(The text that follows is adapted from the websites of member schools of the Alliance for Public Waldorf education and the San Francisco Waldorf School.)
The fifth grader has grown more accustomed to being an individual; yet, like the third grader, s/he is about to leave another phase of childhood behind and cross the threshold into adolescence. The fifth graders often achieve a temporary balance in their development, exhibiting their potential for all that they are to become in their later lives. The curriculum not only continues to build on and integrate established foundations, but introduces new elements to prepare the child for the next step forward.
In the language arts curriculum, the fifth grade child journeys back to the dawn of western civilization in ancient India, Persia, Egypt and Greece. The teacher gives the children a sense of each cultural epoch so that they may begin to understand how human consciousness has evolved through time. Through the study of mythology, music, art and primary textual sources, the student experiences how these cultures viewed the world. In his/her written work, the student retells the epics of the Ramayana the Mahabharata, Gilgamesh, the Iliad and the Odyssey. S/he recites quotations from ancient texts, and in his/her dramatic work takes on the characters from the epics they have studied.
Ancient history in the fifth grade starts with the "childhood" of civilized humanity in ancient India, Persia, the great cultures of Mesopotamia (the Chaldeans, the Assyrians, and the Babylonians) and Egypt. The class then moves on to ancient Greece and the birth of modern civilization: the foundations of philosophy, science, history, drama and art were laid while Athens and Sparta fought for independence against the mighty Persian empire.
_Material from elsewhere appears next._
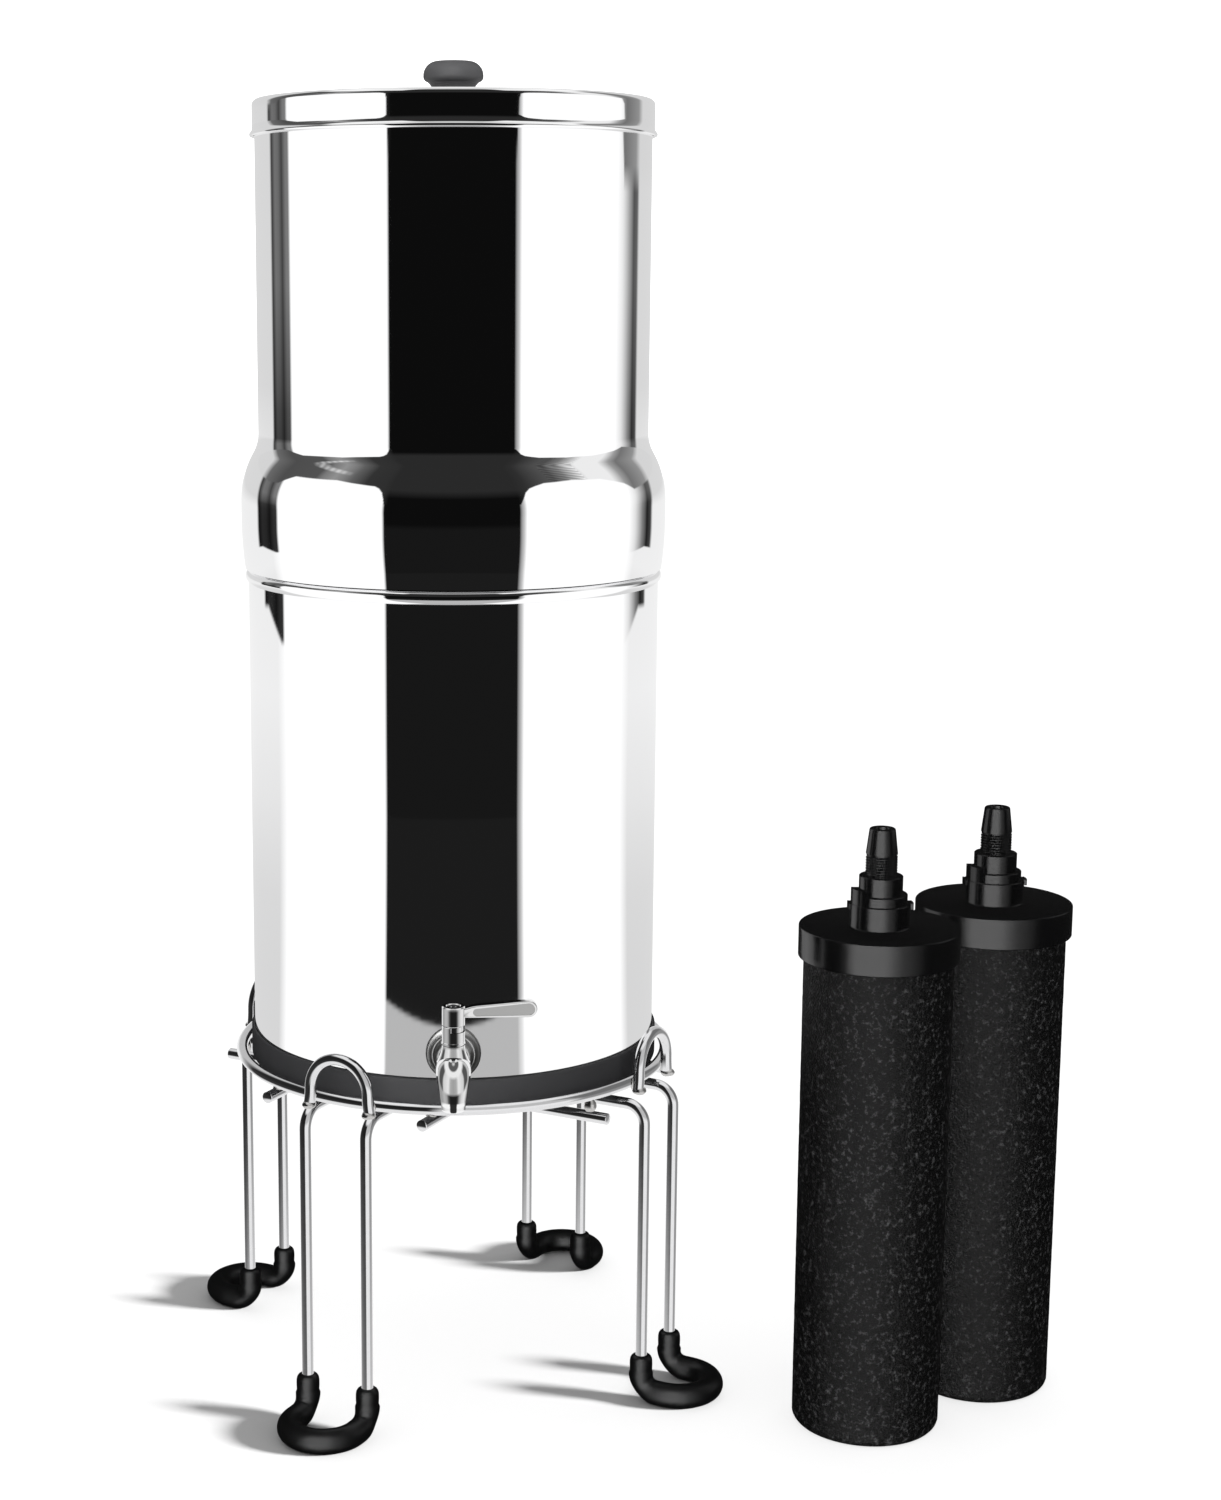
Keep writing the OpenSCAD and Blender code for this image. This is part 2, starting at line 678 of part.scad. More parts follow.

The fifth grade year ends with the story of Alexander the Great, who conquered the ancient peoples previously studied, unifying, for a short time, this variety of cultures—a forecast of the study of the Roman Empire in Grade 6.
The study of geography serves to complement the study of ancient cultures. While history leads the children deeper into themselves, geography takes them to the farthest reaches of the earth. The historical study of the ancient cultures includes an overview of the lands where these civilizations emerged. The teacher strives to give the children a sense for the great contrasts between different geographical regions, and geography awakens in the child a feeling of relatedness with fellow human beings living in all other parts of the world.
In addition, the geography of the North American continent is studied. The student develops an understanding for the major mountain ranges and river systems, and how these landforms influence the rest of the continent. The teacher strives to give the child a sense for the contrasts between the different regions of North America in terms of topography, vegetation, animal life and human use of the land from ancient times to the present.
In mathematics, fractions and decimals continue to be the chief concern in the fifth grade. The student learns to move freely between these two numbering systems, and the use of percentage is introduced. The deep mathematical wisdom of ancient Egypt, as embodied in the Great Pyramid of Giza, offers a concrete introduction to geometry. The relationship between radius, diameter, circumference and area of a circle is explored, and pi is introduced.
The science curriculum for the fifth grade focuses on the plant kingdom. Beside the discovery of the physical characteristics of the earth, studied in geography at this grade, the fifth grader studies the plant life that grows upon its surface. They learn that the world of plants is made up of many different families, from the simple mushroom to the rose to the mighty oak tree; the scope of the lessons then expands to an investigation of how climate and geography affect plant growth. The children learn that there is order and structure in all that surround them in the natural world.